A major backlog of maintenance work is scheduled for the three historic structures in the seashore. The Doris Leeper and Eldora homes are on the lagoon side of Apollo Beach. The Leeper home is named after a prominent artist and environmentalist who fought to get the seashore designated in 1975. The Eldora was a stop over spot for trade boats that traveled the lagoon in the early 1900’s. Another historical site is at Seminole Rest on the mainland side of the seashore. It features middens of oyster shells that Indians piled up over centuries. White settlers over a century ago built their homes atop the middens, which tower as much as 40 feet. Many middens were lost when they were used for road construction in the early days of settlement on the island.
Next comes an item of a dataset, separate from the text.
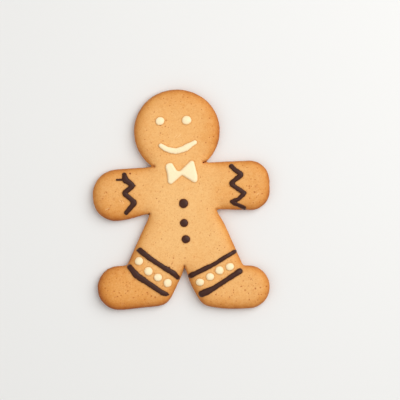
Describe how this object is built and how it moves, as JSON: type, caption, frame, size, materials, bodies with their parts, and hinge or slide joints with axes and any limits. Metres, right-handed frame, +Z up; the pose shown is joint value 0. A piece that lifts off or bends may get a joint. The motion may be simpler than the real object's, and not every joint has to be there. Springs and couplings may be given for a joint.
{
  "type": "gingerbread man biscuit",
  "caption": "Flat baked biscuit in the shape of a little man, decorated with piped white and dark icing as a face, bow tie, buttons and bands.",
  "frame": {"origin": "centre of the biscuit's outline box, on its flat underside", "axes": "+Z up, out of the iced face; +Y from the feet to the head; +X to the right as seen from above with the head at the top"},
  "size_m": [0.0957, 0.1198, 0.0089],
  "materials": {
    "crust": "matte baked gingerbread crust, golden tan, deeper brown towards the rim",
    "white_icing": "cream-white set icing, soft sheen",
    "dark_icing": "dark chocolate-brown set icing, satin"
  },
  "bodies": {
    "root": {"biscuit": "crust", "eye_left": "white_icing", "eye_right": "white_icing", "smile": "white_icing", "bow_tie": "white_icing", "button_1": "dark_icing", "button_2": "dark_icing", "button_3": "dark_icing", "zigzag_left": "dark_icing", "zigzag_right": "dark_icing", "band_left_upper": "dark_icing", "band_left_lower": "dark_icing", "band_right_upper": "dark_icing", "band_right_lower": "dark_icing", "dot_left_1": "white_icing", "dot_left_2": "white_icing", "dot_left_3": "white_icing", "dot_left_4": "white_icing", "dot_right_1": "white_icing", "dot_right_2": "white_icing", "dot_right_3": "white_icing", "dot_right_4": "white_icing"}
  },
  "joints": []
}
The seashore stretches 24 miles along the central Florida coastline. It is the longest stretch of undeveloped beach on Florida’s Atlantic coast. It spans into two counties and attracts nearly two million visitors a year with its close proximity to Orlando. Most of those folks come in the summer…June is the busiest month… but being Florida, there are some good beach days in the winter too.
The seashore has three distinct sections. Playalinda Beach on the southern end abuts the Kennedy Space Center launch towers. In fact you can see the towers from the beach access road. They’re so close that the beach is closed for several hours prior to launches from pad 39A. The Playalinda beaches draw about 2/3’s of the seashore visitors each year. Access to Playalinda is through the town of Titusville.
The northern end is known as Apollo Beach, at New Smyrna Beach. It only has five parking lots along the beach, and they fill up early, especially on weekends. There are historical sites and walking trails on the back island.
The central section of beach is called “the Klondike” and it is completely wild. There is no access by car. You have to walk, or come by boat. The Klondike area stretches for about 12 miles and sees few visitors. Don Moore of Orlando is a frequent hiker. According to Don, it’s peaceful, “quiet with no cars, just like it was a thousand years ago, nothing has changed.”
His advice to other hikers is to watch the tide charts, plan your hike at low tide, when you have more beach to walk on, without getting into the soft sand of the dunes. Bring water and sun block, and wear a hat.
The Klondike area has wildlife. Raccoons, bobcats, coyotes, and some feral hogs. During turtle nesting season, roughly beginning in March and lasting into the early fall, rangers travel the beach area daily to spot turtle nests and put a mesh cover over them to protect the eggs from raccoons.
Hikers and beach goers in general need to be aware that there are nude beaches on the north and south borders of the Klondike. Warning signs are posted on park roads. Generally the nudists mind their own business and there is little interaction with the regular crowd.
The surf at Canaveral can be strong, so beware of rip tides. There are some surfers in wet suits in the winter, but not many. There are usually lots of surf fishermen along the shore.
Because of COVID, traffic at the seashore in 2020 was about half what it is in a normal year. The seashore was actually closed for two months in the spring.
If you want to shy away from crowded tourist beaches, the Canaveral National Seashore offers a little sand dune solitude in the winter.